As these problems and growth slowdowns emerged shortly after its IPO, Uber's stock plummeted, resulting in billions in losses for investors and leading to lawsuits.
Resolving The Case
To settle the lawsuit filed by the investors, Uber agreed to a settlement with the affected investors on July 22, 2024. The total cash settlement amount is up to $200 million.

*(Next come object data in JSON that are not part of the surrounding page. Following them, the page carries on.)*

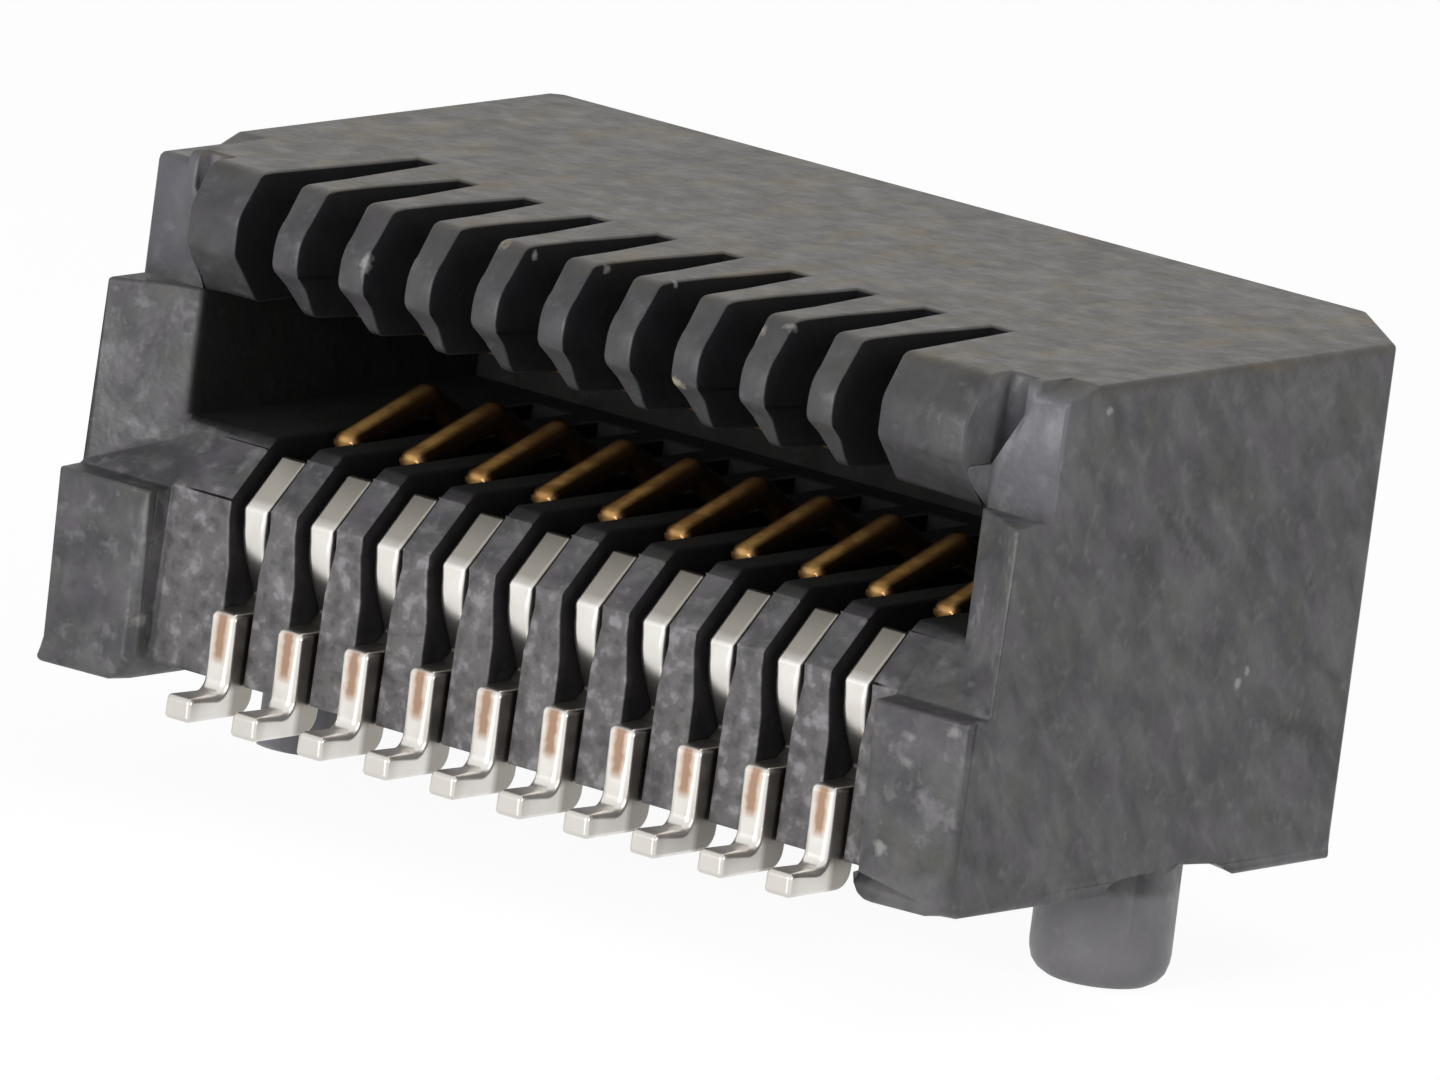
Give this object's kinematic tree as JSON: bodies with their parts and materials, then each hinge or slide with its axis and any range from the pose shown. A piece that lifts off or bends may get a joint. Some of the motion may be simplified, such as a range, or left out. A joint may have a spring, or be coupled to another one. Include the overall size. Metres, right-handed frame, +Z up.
{
  "type": "right-angle edge-card connector",
  "caption": "Surface-mount receptacle with a comb-fronted card slot, two rows of blanked spring contacts and locating pegs.",
  "frame": {"origin": "midway between the axes of the two locating pegs, on the board's top face, where the solder feet rest", "axes": "+X across the card slot from the diamond peg to the round peg, +Y from the slot's mouth to the rear solder feet, +Z up from the board"},
  "size_m": [0.011, 0.0084, 0.0061],
  "materials": {
    "housing_resin": "matte moulded, slightly mottled",
    "contact_metal": "tin-plated copper alloy"
  },
  "bodies": {
    "root": {"housing": "housing_resin", "lower_contact_01": "contact_metal", "lower_contact_02": "contact_metal", "lower_contact_03": "contact_metal", "lower_contact_04": "contact_metal", "lower_contact_05": "contact_metal", "lower_contact_06": "contact_metal", "lower_contact_07": "contact_metal", "lower_contact_08": "contact_metal", "lower_contact_09": "contact_metal", "lower_contact_10": "contact_metal", "upper_contact_01": "contact_metal", "upper_contact_02": "contact_metal", "upper_contact_03": "contact_metal", "upper_contact_04": "contact_metal", "upper_contact_05": "contact_metal", "upper_contact_06": "contact_metal", "upper_contact_07": "contact_metal", "upper_contact_08": "contact_metal", "upper_contact_09": "contact_metal", "upper_contact_10": "contact_metal"}
  },
  "joints": []
}
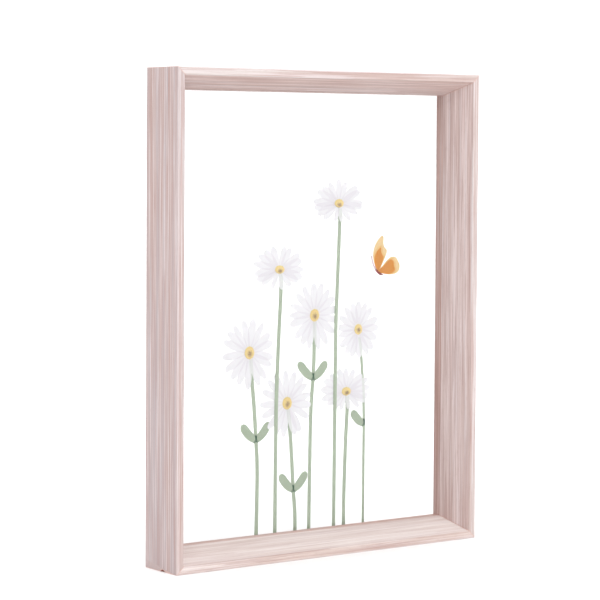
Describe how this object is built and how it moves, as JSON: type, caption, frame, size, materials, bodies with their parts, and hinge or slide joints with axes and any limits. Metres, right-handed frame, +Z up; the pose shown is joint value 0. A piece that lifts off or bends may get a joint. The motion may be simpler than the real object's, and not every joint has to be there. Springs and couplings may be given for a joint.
{
  "type": "pressed flower frame",
  "caption": "Deep slim wooden tabletop frame whose two clear panes press daisies on tall stems and a small orange butterfly; stands on its lower edge.",
  "frame": {"origin": "middle of the underside, halfway between the front and back faces", "axes": "+Z up along the height, +Y from the front face to the back, +X to the right as seen from the front"},
  "size_m": [0.172, 0.0256, 0.2228],
  "materials": {
    "washed_wood": "pale pink-washed straight-grained wood, matt",
    "clear_acrylic": "clear polished sheet",
    "steel": "thin bright steel",
    "petal_white": "dry, thin, slightly see-through petal",
    "disc_yellow": "dry, finely grained floret disc",
    "stem_green": "dry pale green stem, fine lengthwise ribs",
    "leaf_green": "dry pale green leaf with darker margin",
    "wing_orange": "matt scaled wing, paler margin",
    "body_brown": "matt dark red-brown"
  },
  "bodies": {
    "root": {"top_rail": "washed_wood", "bottom_rail": "washed_wood", "left_stile": "washed_wood", "right_stile": "washed_wood", "front_pane": "clear_acrylic", "back_pane": "clear_acrylic", "glazing_point_top_left": "steel", "glazing_point_top_middle": "steel", "glazing_point_top_right": "steel", "glazing_point_bottom_left": "steel", "glazing_point_bottom_middle": "steel", "glazing_point_bottom_right": "steel", "daisy_1_disc": "disc_yellow", "daisy_1_petals": "petal_white", "daisy_1_stem": "stem_green", "daisy_2_disc": "disc_yellow", "daisy_2_petals": "petal_white", "daisy_2_stem": "stem_green", "daisy_3_disc": "disc_yellow", "daisy_3_petals": "petal_white", "daisy_3_stem": "stem_green", "daisy_4_disc": "disc_yellow", "daisy_4_petals": "petal_white", "daisy_4_stem": "stem_green", "daisy_5_disc": "disc_yellow", "daisy_5_petals": "petal_white", "daisy_5_stem": "stem_green", "daisy_6_disc": "disc_yellow", "daisy_6_petals": "petal_white", "daisy_6_stem": "stem_green", "daisy_7_disc": "disc_yellow", "daisy_7_petals": "petal_white", "daisy_7_stem": "stem_green", "daisy_3_leaf_left": "leaf_green", "daisy_3_leaf_right": "leaf_green", "daisy_4_leaf_left": "leaf_green", "daisy_5_leaf_left": "leaf_green", "daisy_5_leaf_right": "leaf_green", "daisy_7_leaf_left": "leaf_green", "daisy_7_leaf_right": "leaf_green", "butterfly_forewing": "wing_orange", "butterfly_hindwing": "wing_orange", "butterfly_body": "body_brown"}
  },
  "joints": []
}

If you invested in Uber between May 10, 2019, and October 4, 2019, you may be eligible to file for a portion of the settlement to recover some of your losses.
Uber's spectacular IPO and the immediate crash following its market debut highlight the risks of investing in companies that follow questionable business practices, including but not limited to deceiving regulators and misrepresenting the true growth potential.
Fortunately, under new CEO Dara Khosrowshahi, Uber has made impressive progress and became profitable in 2023, surpassing Wall Street's expectations.
Khosrowshahi's leadership has shifted the company from reckless growth to a focus on responsible practices and a healthier company culture. A key milestone in this turnaround was Uber’s recent announcement of its first annual operating profit of $1.1 billion for 2023, a significant improvement from the $1.8 billion loss the previous year. The company also reported a net profit of $1.9 billion, a remarkable recovery from the $9.1 billion loss in 2022.
This progress, along with new partnerships, reflects Uber’s successful shift to a more sustainable and ethical business model, setting a promising course for future growth.